--- Start Entries supplied ---

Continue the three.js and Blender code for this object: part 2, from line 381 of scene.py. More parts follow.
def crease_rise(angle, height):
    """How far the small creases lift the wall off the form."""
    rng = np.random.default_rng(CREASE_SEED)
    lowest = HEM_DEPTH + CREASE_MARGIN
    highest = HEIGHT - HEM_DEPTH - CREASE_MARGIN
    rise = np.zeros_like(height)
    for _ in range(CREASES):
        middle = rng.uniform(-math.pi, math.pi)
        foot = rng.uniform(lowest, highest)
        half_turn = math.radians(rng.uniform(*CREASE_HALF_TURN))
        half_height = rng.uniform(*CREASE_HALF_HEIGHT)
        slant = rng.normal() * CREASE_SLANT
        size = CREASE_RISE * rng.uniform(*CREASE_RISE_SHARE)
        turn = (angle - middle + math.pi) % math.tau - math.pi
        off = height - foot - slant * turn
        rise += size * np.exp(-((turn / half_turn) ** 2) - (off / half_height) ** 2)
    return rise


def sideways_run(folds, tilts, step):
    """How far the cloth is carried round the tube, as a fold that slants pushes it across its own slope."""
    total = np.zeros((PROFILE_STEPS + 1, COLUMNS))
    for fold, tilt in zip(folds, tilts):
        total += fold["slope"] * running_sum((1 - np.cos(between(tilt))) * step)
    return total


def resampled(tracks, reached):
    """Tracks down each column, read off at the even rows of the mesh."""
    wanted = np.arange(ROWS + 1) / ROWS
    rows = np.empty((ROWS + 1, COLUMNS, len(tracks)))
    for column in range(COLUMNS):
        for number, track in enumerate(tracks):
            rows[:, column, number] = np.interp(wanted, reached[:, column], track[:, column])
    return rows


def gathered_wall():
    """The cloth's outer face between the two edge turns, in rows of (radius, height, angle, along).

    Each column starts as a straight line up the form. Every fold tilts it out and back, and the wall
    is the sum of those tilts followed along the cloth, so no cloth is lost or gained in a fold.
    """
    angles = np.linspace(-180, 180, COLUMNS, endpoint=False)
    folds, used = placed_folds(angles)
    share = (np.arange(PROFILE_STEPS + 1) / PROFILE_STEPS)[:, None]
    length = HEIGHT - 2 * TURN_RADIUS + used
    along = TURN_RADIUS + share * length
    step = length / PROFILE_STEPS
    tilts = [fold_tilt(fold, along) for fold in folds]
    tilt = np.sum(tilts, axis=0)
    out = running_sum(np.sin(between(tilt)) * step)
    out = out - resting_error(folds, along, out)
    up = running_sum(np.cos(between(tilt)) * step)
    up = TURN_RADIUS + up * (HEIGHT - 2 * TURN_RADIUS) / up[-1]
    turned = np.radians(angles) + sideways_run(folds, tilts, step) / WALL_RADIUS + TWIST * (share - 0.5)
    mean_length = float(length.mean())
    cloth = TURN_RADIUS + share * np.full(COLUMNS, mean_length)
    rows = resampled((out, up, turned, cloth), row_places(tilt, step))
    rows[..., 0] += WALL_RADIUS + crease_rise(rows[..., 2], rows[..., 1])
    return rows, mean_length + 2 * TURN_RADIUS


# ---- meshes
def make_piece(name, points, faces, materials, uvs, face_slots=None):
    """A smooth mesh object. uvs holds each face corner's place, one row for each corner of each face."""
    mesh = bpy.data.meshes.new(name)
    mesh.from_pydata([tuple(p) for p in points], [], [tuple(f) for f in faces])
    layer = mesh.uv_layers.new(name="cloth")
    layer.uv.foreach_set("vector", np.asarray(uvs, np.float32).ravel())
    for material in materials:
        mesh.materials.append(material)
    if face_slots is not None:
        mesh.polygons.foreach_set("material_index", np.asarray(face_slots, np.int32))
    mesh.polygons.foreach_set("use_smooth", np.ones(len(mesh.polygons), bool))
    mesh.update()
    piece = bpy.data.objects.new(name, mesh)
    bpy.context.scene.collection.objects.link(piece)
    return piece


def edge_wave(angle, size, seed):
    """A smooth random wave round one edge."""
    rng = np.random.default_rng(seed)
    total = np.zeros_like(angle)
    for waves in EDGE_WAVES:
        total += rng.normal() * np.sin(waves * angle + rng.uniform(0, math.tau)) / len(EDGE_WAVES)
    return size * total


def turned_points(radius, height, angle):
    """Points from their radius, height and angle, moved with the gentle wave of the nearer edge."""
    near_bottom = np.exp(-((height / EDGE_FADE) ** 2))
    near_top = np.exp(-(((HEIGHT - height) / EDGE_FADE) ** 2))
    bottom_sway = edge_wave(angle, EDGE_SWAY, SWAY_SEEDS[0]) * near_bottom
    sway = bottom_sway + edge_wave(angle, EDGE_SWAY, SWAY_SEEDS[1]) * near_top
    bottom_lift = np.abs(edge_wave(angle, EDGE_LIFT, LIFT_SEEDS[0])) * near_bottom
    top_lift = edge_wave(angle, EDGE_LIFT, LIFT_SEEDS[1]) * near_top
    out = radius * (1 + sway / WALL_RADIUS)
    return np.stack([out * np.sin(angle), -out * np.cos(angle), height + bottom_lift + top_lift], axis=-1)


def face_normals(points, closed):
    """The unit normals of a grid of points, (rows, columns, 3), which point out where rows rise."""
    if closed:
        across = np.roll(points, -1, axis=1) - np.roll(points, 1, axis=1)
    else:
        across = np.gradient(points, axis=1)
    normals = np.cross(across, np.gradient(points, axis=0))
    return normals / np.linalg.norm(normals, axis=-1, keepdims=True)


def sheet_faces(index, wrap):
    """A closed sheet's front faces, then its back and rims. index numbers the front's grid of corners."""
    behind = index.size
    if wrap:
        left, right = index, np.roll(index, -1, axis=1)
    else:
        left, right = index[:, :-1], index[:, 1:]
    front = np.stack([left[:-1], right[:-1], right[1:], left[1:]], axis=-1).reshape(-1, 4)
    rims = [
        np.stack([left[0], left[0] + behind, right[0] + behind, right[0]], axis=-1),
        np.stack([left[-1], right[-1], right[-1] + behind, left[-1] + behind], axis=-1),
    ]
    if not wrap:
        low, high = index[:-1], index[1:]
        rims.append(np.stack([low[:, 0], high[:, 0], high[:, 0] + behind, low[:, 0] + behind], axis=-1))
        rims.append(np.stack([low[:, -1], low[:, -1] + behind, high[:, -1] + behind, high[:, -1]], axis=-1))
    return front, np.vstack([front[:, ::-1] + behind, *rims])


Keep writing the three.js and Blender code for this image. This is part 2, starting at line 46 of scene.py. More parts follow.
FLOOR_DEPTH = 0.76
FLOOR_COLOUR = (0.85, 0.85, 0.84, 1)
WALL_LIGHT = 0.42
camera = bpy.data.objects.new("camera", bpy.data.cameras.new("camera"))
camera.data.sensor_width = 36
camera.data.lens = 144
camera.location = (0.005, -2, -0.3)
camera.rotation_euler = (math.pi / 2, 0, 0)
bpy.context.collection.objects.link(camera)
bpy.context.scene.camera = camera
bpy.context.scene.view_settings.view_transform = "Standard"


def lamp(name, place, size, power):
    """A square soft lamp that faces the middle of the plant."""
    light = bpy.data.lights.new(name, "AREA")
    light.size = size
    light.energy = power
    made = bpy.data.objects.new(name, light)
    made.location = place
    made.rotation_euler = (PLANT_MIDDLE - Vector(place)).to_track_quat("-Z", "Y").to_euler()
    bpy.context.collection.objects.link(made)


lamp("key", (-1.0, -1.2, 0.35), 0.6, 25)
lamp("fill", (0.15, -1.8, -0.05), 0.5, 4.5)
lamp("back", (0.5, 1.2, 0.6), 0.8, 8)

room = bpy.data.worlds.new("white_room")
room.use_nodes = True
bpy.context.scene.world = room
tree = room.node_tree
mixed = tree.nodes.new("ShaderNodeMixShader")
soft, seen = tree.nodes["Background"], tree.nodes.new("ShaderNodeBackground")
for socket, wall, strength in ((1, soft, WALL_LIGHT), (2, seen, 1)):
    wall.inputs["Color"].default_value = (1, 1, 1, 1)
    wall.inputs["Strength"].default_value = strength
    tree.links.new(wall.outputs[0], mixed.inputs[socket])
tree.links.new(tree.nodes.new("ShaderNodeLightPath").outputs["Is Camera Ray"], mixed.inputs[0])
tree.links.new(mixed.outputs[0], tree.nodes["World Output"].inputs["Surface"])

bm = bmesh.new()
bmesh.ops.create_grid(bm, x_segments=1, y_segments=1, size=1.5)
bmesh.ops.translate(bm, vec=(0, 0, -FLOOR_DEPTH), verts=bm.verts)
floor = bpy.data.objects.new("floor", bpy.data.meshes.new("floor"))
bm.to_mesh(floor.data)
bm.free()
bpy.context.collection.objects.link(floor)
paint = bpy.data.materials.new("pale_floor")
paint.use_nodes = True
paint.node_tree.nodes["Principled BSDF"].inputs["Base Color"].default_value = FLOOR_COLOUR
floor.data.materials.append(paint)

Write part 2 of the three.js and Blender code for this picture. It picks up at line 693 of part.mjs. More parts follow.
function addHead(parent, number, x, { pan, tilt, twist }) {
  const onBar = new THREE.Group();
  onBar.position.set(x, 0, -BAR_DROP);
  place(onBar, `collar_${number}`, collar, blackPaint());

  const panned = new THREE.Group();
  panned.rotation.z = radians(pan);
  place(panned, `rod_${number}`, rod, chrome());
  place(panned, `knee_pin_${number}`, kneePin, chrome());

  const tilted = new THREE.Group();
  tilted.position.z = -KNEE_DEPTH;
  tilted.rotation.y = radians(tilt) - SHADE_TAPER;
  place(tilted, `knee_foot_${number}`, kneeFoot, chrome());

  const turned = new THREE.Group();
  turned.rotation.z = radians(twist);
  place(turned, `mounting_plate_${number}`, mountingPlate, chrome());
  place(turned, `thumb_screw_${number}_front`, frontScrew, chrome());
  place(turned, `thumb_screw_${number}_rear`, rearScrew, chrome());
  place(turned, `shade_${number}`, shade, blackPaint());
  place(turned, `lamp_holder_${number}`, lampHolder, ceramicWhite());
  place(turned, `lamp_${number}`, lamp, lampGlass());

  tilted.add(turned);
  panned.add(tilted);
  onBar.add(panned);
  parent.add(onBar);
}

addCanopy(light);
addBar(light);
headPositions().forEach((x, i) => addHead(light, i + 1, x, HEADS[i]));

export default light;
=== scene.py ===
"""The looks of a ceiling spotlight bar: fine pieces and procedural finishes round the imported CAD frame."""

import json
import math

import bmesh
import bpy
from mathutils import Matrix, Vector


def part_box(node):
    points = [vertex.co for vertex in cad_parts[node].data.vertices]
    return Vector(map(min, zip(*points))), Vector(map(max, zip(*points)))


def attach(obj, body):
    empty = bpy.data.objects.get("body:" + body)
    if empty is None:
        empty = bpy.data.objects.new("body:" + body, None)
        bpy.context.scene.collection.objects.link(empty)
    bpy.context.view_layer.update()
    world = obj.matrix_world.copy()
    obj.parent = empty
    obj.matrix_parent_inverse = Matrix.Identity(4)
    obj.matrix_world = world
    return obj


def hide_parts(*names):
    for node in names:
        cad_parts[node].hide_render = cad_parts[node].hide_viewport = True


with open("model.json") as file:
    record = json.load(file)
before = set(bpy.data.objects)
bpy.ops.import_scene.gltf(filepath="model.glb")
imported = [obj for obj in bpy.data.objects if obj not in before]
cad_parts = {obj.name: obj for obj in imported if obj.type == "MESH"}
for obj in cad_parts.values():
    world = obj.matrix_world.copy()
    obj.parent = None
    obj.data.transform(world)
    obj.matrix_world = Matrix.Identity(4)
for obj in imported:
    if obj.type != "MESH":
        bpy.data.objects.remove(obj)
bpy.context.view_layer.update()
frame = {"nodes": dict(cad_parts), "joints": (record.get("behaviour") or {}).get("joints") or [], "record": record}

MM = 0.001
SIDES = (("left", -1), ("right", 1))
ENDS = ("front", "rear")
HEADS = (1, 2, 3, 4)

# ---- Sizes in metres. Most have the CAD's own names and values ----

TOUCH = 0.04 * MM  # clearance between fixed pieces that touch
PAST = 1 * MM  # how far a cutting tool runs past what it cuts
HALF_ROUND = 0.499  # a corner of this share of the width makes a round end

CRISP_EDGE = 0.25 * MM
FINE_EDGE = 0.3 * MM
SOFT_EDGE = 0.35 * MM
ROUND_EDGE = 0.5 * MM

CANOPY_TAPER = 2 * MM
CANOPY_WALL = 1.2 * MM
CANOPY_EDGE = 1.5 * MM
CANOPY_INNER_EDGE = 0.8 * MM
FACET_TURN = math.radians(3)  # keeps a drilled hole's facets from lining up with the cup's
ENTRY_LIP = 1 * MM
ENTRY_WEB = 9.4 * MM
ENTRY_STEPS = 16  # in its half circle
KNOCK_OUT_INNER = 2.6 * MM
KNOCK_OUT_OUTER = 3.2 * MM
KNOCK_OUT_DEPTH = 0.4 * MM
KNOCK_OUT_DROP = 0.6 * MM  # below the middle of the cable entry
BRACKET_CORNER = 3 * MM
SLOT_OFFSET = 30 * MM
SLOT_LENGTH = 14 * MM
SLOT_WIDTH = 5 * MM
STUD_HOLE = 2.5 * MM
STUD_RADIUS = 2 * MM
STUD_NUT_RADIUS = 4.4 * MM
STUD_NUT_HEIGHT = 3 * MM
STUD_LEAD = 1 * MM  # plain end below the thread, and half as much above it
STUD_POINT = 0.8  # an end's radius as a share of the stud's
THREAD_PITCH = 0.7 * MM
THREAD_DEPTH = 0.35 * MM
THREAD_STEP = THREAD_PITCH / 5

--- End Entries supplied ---

Set exercise: Go over the entries above and say how many lines hold the string "None", with no other text.

Expected answer: 6